Coronary endarterectomy to facilitate bypass surgery for patients with extensive stenting of the left anterior descending artery.

Introduction

Procedural full metal jacket (FMJ) results in an increasing number of high-risk ‘stent-loaded’ patients who are referred to cardiac surgeon and complete revascularization cannot be achieved with the conventional technique 1,2. The following report describes the technique used to allow en-block long-segment stent removal by coronary endarterectomy (CE) and left anterior descending (LAD) repair with left internal thoracic artery (LITA) graft.

CE consists in opening LAD in its middle portion. After that a proper plane has been found, a long arteriotomy is performed. Under direct vision and avoiding traction, the whole atherosclerotic core and the stents are dissected and removed en-block. The distal intima is tacked using 7/0 polypropylene suture.

Case 1

A 52-year-old male. Admitted for acute coronary syndrome because of three-vessel disease with a FMJ–LAD proximally occluded, with 50% of ejection fraction. Percutaneous coronary intervention allowed only a partial LAD reperfusion and patient was referred to surgery. The other three target vessels were grafted and the CE was performed (Fig. 1a).

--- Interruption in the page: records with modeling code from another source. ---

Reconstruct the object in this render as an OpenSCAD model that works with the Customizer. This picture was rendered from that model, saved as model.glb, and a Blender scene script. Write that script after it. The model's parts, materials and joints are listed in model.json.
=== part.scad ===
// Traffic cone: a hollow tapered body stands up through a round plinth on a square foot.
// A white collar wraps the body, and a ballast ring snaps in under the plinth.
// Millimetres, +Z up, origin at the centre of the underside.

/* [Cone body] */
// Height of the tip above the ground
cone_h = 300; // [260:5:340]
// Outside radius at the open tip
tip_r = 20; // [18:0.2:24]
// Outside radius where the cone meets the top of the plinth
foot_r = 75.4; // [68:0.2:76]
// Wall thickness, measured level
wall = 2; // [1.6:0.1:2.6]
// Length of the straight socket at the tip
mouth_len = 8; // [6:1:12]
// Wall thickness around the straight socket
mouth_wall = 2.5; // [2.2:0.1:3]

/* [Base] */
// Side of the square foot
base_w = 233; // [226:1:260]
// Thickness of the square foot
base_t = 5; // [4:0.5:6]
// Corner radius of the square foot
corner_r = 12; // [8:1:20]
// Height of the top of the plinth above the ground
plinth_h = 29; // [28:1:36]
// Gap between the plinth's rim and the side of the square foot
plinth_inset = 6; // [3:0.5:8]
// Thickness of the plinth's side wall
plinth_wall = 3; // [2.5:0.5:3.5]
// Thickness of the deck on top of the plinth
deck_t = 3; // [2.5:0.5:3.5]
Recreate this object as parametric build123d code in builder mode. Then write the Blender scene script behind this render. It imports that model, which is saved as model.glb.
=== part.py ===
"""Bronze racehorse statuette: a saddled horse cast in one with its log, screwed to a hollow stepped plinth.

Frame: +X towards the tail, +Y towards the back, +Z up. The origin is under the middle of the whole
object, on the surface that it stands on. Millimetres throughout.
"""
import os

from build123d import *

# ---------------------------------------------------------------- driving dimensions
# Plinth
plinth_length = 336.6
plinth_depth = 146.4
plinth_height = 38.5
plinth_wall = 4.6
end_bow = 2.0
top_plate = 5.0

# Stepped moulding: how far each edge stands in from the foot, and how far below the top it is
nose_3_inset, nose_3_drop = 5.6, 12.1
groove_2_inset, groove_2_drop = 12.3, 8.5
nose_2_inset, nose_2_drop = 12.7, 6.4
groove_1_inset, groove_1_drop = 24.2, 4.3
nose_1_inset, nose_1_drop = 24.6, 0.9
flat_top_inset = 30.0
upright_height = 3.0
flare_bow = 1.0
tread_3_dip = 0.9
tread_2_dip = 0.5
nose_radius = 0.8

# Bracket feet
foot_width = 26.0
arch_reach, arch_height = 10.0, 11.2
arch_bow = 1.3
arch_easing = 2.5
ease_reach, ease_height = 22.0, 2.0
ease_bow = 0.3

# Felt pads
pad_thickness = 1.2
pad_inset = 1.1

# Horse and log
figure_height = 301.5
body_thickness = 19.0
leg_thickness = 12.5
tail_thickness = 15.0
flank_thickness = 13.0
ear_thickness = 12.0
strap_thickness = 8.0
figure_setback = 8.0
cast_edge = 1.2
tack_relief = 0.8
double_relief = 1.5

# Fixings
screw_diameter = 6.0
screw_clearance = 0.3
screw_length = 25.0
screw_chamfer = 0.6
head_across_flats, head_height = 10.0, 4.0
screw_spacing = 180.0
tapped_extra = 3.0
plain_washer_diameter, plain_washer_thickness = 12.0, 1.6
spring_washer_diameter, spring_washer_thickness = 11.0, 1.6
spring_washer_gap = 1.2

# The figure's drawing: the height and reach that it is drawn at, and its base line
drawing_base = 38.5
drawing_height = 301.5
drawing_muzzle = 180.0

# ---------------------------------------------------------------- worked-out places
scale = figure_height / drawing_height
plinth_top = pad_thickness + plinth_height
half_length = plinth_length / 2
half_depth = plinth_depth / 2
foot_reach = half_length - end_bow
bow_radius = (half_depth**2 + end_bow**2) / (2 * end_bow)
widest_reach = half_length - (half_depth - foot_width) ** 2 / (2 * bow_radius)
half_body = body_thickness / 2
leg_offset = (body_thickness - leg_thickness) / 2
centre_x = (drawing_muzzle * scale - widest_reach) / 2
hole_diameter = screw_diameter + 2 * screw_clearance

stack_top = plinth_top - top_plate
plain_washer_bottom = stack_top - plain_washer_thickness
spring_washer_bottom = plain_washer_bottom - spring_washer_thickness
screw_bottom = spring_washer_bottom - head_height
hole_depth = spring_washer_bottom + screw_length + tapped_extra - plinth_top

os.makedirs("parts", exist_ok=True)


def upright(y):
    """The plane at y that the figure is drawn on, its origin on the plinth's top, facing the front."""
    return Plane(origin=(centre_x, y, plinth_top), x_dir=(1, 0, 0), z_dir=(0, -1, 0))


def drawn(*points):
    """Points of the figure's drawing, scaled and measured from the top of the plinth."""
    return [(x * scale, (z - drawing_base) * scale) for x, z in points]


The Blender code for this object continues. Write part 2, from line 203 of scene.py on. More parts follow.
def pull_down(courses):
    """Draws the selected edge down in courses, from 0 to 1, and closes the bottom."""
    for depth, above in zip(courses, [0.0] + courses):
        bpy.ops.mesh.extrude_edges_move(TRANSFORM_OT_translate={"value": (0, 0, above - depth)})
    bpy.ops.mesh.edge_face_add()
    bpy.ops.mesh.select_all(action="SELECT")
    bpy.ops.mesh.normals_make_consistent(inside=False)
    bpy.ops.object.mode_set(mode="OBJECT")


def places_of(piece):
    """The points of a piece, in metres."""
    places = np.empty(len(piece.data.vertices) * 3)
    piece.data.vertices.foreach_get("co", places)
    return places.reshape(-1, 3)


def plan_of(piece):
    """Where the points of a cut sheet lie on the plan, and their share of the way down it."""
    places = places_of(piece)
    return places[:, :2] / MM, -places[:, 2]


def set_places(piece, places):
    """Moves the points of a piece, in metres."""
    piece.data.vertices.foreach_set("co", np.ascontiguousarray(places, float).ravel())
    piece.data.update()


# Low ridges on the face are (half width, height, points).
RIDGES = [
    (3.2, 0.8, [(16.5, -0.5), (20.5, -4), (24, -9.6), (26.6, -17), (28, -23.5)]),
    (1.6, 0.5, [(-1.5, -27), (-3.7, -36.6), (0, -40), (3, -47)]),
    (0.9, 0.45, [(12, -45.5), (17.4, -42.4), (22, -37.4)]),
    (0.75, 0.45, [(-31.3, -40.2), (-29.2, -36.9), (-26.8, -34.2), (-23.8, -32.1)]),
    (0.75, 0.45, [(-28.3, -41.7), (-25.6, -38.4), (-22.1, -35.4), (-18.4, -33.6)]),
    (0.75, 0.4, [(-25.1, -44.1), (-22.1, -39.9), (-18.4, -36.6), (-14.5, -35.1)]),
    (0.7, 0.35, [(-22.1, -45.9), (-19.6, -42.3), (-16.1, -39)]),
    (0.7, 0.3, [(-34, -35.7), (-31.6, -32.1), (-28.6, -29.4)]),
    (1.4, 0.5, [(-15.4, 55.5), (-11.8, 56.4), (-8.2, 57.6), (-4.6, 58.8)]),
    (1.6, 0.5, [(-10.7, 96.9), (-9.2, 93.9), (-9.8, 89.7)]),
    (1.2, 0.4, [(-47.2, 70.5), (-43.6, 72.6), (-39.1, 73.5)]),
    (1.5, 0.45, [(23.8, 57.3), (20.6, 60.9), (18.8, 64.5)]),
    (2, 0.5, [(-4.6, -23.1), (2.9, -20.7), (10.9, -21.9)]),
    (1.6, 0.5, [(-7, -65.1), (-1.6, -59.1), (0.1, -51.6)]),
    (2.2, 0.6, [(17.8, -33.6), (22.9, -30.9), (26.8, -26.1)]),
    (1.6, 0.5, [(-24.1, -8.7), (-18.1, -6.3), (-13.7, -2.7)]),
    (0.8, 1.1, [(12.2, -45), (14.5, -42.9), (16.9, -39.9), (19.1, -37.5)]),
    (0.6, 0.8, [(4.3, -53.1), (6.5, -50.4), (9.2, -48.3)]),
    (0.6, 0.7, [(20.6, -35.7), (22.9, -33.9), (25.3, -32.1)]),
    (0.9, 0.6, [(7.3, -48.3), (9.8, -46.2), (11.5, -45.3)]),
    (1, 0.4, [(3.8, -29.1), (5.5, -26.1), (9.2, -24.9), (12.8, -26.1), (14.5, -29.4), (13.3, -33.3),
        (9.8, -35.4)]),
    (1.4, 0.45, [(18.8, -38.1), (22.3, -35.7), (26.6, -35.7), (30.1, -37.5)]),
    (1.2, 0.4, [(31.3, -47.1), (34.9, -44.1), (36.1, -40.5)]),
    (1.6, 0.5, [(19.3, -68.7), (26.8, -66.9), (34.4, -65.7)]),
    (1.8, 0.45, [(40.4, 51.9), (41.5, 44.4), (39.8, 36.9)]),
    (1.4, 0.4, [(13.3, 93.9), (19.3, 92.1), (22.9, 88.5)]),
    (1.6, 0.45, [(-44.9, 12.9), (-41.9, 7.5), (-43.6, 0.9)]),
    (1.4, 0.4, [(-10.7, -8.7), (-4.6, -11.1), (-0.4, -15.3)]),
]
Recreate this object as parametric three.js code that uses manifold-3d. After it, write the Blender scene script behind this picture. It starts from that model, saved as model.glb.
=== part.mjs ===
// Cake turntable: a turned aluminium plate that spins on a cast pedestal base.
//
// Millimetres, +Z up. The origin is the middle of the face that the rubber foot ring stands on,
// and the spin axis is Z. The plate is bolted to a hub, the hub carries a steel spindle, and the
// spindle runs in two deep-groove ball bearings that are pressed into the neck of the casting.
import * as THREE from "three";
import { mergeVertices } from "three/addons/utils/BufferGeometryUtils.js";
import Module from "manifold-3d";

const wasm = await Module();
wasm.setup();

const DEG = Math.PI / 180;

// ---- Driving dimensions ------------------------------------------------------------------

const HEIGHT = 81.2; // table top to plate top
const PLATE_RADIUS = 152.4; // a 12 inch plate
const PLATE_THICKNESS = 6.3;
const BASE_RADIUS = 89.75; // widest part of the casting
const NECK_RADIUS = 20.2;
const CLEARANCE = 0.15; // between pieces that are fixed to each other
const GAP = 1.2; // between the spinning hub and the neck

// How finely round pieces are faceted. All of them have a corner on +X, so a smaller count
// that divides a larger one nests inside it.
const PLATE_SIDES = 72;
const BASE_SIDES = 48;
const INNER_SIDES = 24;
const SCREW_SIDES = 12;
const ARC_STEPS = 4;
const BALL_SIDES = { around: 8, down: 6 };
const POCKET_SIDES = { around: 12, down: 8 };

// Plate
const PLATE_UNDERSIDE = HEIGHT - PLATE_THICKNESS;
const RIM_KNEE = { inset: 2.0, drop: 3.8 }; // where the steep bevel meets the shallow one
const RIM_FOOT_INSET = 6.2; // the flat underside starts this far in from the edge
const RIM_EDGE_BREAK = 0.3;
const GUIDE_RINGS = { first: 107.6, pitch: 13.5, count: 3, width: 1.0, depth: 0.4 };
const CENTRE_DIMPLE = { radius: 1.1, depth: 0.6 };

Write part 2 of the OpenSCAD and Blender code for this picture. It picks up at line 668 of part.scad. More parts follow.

The LAD opening, 11 cm long, was repaired with a tailored on-lay vein patch and a pedicle LITA was anastomosed onto it. Postoperative course was uneventful and the patient was discharged on oral anticoagulation therapy. Patency of the LAD bypass graft was showed on coronary computed tomography angiography control, 6 months later (Fig. 1b).

Fig. 1

(a) Intraoperative photograph of endarterectomy. (b) Postoperative coronary computed tomography angiography of left internal thoracic artery anastomosed onto a vein hood left anterior descending repaired. Arrow showing FMJ stent.

Case 2

A 54-year-old male. Admitted for acute coronary syndrome because of three-vessel disease with a FMJ–LAD proximally occluded and ejection fraction of 45%. The patient was referred to surgery after ineffective several attempts of percutaneous coronary intervention. The other two target vessels were grafted and the CE on LAD was performed. The LAD opening, 4.5 cm long, was repaired using a skeletonized LITA as on-lay patch. Postoperative course was uneventful and the patient was discharged on dual antiplatelet, after coronary computed tomography angiography control that showed patency of the LAD bypass graft (Fig. 2a). Six months later, due to onset of acute chest pain a coronary angiography was performed showing subocclusion of right coronary artery graft, percutaneously treated, whereas the LITA–LAD graft was patent (Fig. 2b).

Fig. 2

(a) Postoperative coronary computed tomography angiography of left internal thoracic artery to left anterior descending artery on-lay patch repair. (b) Postoperative angiography showing patency of left internal thoracic artery to left anterior descending on-lay patch.

Discussion

LAD is the major revascularization site in coronary surgery and incomplete revascularization of this vessel has been proven to be a predictor of higher long-term mortality after coronary artery bypass grafting 3. The presence of long stented segment LAD may result in having difficulties in finding an appropriate site for bypass grafting when conventional techniques are used. Therefore that could force bypass grafts to be anastomosed to a more distal site and the compromise runoff ‘per se’, decreasing graft patency 4.

Once FMJ procedures have been performed, the only effective way to adequately treat restenosis is by CE with stents extraction, followed by surgical revascularization.

Because stents cling firmly to the intima, the most suitable technique, in our experience, is performing CE under direct vision (open technique), rather than traction technique that could be associated either to the risk of ‘snowplow’ effect or to the risk of destruction of the artery 2,3,5.

In conclusion, CE with open technique represents a feasible and effective method for treating FMJ–LAD.